I’m not at home and this laptop is kde, so I’m using another pc with mate for testing and it hasn’t been updated in a few weeks. I’m updating atm, to see if that will make a difference.
As expected, it still works fine even after a reboot.
That looks good. The shebang (#!/usr/bin/bash) has to be on the first line, is it? I think the script should work either way (it does here but this pc uses bash, I can test on zsh in a an hour or two).
What are the extra chars you get?
Just in case, what’s the command in the launcher?
Don’t use zsh for scripts, even if you use it as your shell. Bash is better for scripting and more portable than zsh.
The shebang line (#!) tells linux to run it using the proper shell.
Have you tried guake? It’s a drop down terminal, you can just press F12 (to drop down) and type nnn.

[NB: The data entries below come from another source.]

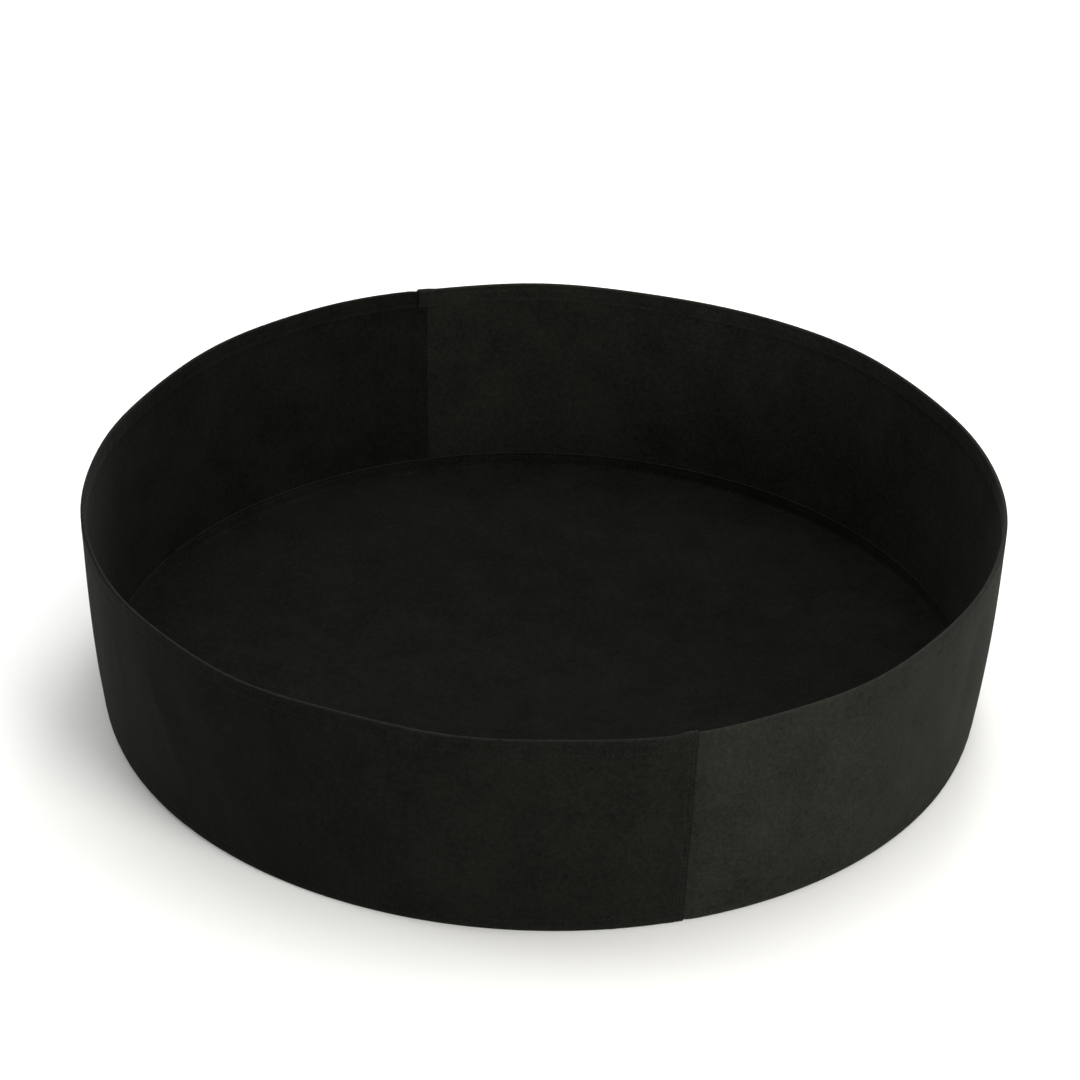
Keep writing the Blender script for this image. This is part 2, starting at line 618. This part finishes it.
def thread_material():
    """Bonded polyester sewing thread, black: smoother and a little glossier than the felt,
    with the slanting shine of its three twisted plies."""
    made, tree = new_material("bonded_polyester_thread")
    cloth = node(tree, "ShaderNodeUVMap", uv_map="cloth").outputs["UV"]
    parts = node(tree, "ShaderNodeSeparateXYZ", {"Vector": cloth})
    # the plies turn once in 2.4 mm, so each one shows three times in that length
    turn = node(tree, "ShaderNodeMath", {0: parts.outputs["X"], 2: parts.outputs["Y"]},
                {1: 1 / (2.4 * MM)}, operation="MULTIPLY_ADD")
    wave = node(tree, "ShaderNodeMath", {0: turn.outputs[0]}, {1: 3 * TURN}, operation="MULTIPLY")
    plies = node(tree, "ShaderNodeMath", {0: wave.outputs[0]}, operation="SINE")
    share = node(tree, "ShaderNodeMapRange", {"Value": plies.outputs[0]}, {"From Min": -1.0})
    colour = node(tree, "ShaderNodeMix", {"Factor": share.outputs[0]}, data_type="RGBA")
    colour.inputs["A"].default_value = linear("#060607")
    colour.inputs["B"].default_value = linear("#0e0e0f")
    bump = node(tree, "ShaderNodeBump", {"Height": share.outputs[0]},
                {"Strength": 0.6, "Distance": 0.2 * MM})
    surface = node(tree, "ShaderNodeBsdfPrincipled",
                   {"Base Color": colour.outputs["Result"], "Normal": bump.outputs["Normal"]},
                   {"Roughness": 0.65, "IOR": 1.5, "Specular IOR Level": 0.1, "Sheen Weight": 0.02,
                    "Sheen Roughness": 0.5})
    node(tree, "ShaderNodeOutputMaterial", {"Surface": surface.outputs[0]})
    return made


def floor_material():
    made = bpy.data.materials.new("pale_studio_floor")
    made.use_nodes = True
    surface = made.node_tree.nodes["Principled BSDF"]
    surface.inputs["Base Color"].default_value = linear("#f2f2f0")
    surface.inputs["Roughness"].default_value = 0.9
    return made


# ------------------------------------------------------------------ the bag

WALL_FELT_LEFT = felt("needled_polyester_felt_left", "#050504", "#1a1b17", "#242420")
WALL_FELT_RIGHT = felt("needled_polyester_felt_right", "#0b0b0a", "#262722", "#2b2b27")
FLOOR_FELT = felt("needled_polyester_felt_floor", "#070706", "#1e1f1b", "#262621")
THREAD = thread_material()


def finish_piece(piece, material, slot_name, *nodes):
    """Gives a piece its material, and its place and nodes in the frame."""
    piece.data.materials.append(material)
    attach(piece, "root")
    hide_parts(*nodes)
    return piece


left = wall_panel("left_wall_felt", SEAM)
finish_piece(left, WALL_FELT_LEFT, "wall_felt", "wall_panel_left")
right = wall_panel("right_wall_felt", SEAM + math.pi)
finish_piece(right, WALL_FELT_RIGHT, "wall_felt", "wall_panel_right")
floor = floor_panel()
finish_piece(floor, FLOOR_FELT, "floor_felt", "floor_panel", "floor_panel_turned_edge")

ROUND_ROWS = [
    ("hem_upper_row", HEM_UPPER_Z, True),
    ("hem_lower_row", HEM_LOWER_Z, True),
    ("floor_lower_row", FLOOR_LOWER_Z, False),
    ("floor_upper_row", FLOOR_UPPER_Z, False),
]
for row, z, lapped_inside in ROUND_ROWS:
    for thread, side in (("needle", 1), ("bobbin", -1)):
        piece = row_round(f"{row}_{thread}_stitches", z, side, side > 0 or lapped_inside)
        finish_piece(piece, THREAD, "thread", f"{row}_{thread}_thread")
for place, turn in (("front", 0.0), ("back", math.pi)):
    for row, angle in (("edge_row", EDGE_ROW), ("inner_row", INNER_ROW)):
        name = f"{place}_seam_{row}"
        piece = seam_needle(f"{name}_needle_stitches", angle + turn)
        finish_piece(piece, THREAD, "thread", f"{name}_needle_thread")
        piece = seam_bobbin(f"{name}_bobbin_stitches", angle + turn)
        finish_piece(piece, THREAD, "thread", f"{name}_bobbin_thread")

# ------------------------------------------------------------------ studio

bpy.ops.object.select_all(action="DESELECT")
bpy.ops.mesh.primitive_plane_add(size=40, location=(0, 0, -0.0005))
ground = bpy.context.object
ground.name = "ground"
ground.data.materials.append(floor_material())


def soft_light(name, spot, aim, size, power, colour):
    """A round softbox at spot, turned to aim. Its power is in watts."""
    lamp = bpy.data.lights.new(name, "AREA")
    lamp.shape = "DISK"
    lamp.size = size
    lamp.energy = power
    lamp.color = linear(colour)[:3]
    holder = bpy.data.objects.new(name, lamp)
    bpy.context.scene.collection.objects.link(holder)
    holder.location = spot
    look_at(holder, aim)


def look_at(holder, aim, roll=0.0):
    """Turns a light or a camera to aim, and rolls it about its own line of sight."""
    way = Vector(aim) - Vector(holder.location)
    turned = way.to_track_quat("-Z", "Y")
    holder.rotation_mode = "QUATERNION"
    holder.rotation_quaternion = turned @ Quaternion((0, 0, 1), roll)


soft_light("overhead_softbox", (0.2, 0.6, 4.2), (0, 0.2, 0), 5.0, 190, "#ffffff")
soft_light("right_softbox", (2.34, -2.99, 1.2), (0, 0, 0.15), 2.0, 190, "#fffdf8")
soft_light("left_softbox", (-3.74, 0.66, 1.2), (0, 0, 0.15), 2.0, 72, "#fdfeff")
soft_light("back_softbox", (0.7, 3.7, 1.5), (0, 0, 0.15), 2.0, 110, "#ffffff")

world = bpy.data.worlds.new("studio")
bpy.context.scene.world = world
world.use_nodes = True
world.node_tree.nodes["Background"].inputs["Color"].default_value = linear("#fafafa")
world.node_tree.nodes["Background"].inputs["Strength"].default_value = 0.15
bpy.context.scene.view_settings.view_transform = "Standard"

# The camera looks down at 30 degrees from 5.3 m, with a long lens
TILT = math.radians(29.6)
REACH = 5.27
lens = bpy.data.cameras.new("camera")
lens.lens = 127.3
lens.sensor_width = 36
camera = bpy.data.objects.new("camera", lens)
bpy.context.scene.collection.objects.link(camera)
camera.location = (0, -REACH * math.cos(TILT), WALL_TOP + REACH * math.sin(TILT))
look_at(camera, (-0.0045, -0.036, 0.245), math.radians(1.6))
bpy.context.scene.camera = camera
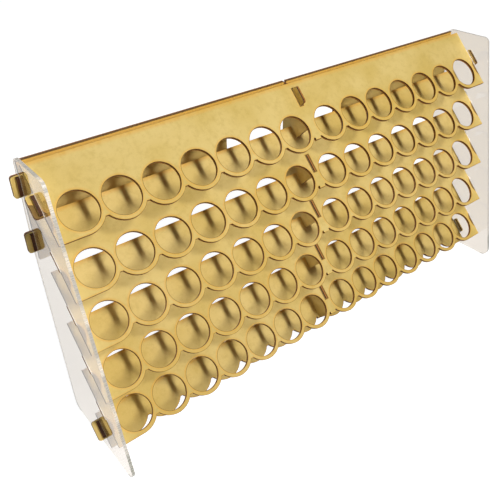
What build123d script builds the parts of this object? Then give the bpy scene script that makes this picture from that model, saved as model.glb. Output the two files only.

Shebang is at line 1, column 1. When using #!/usr/bin/bash, and launching from anywhere, I get repeated lines of “/usr/bin/bash: warning: shell level (1000) too high, resetting to 1” in the terminal. The installed nnn is in /usr/local/bin and the script is in ~/.local/bin. Could there be a conflict as to which has priority? The command in the launcher is ‘/usr/bin/mate-terminal -e /home/manjaro/.local/bin/nnn’. But just nnn in the mate-terminal also produces the CPU overload. The unwanted characters are ‘Enter’ to continue^[[I, so ^[[I has been added to the prompt.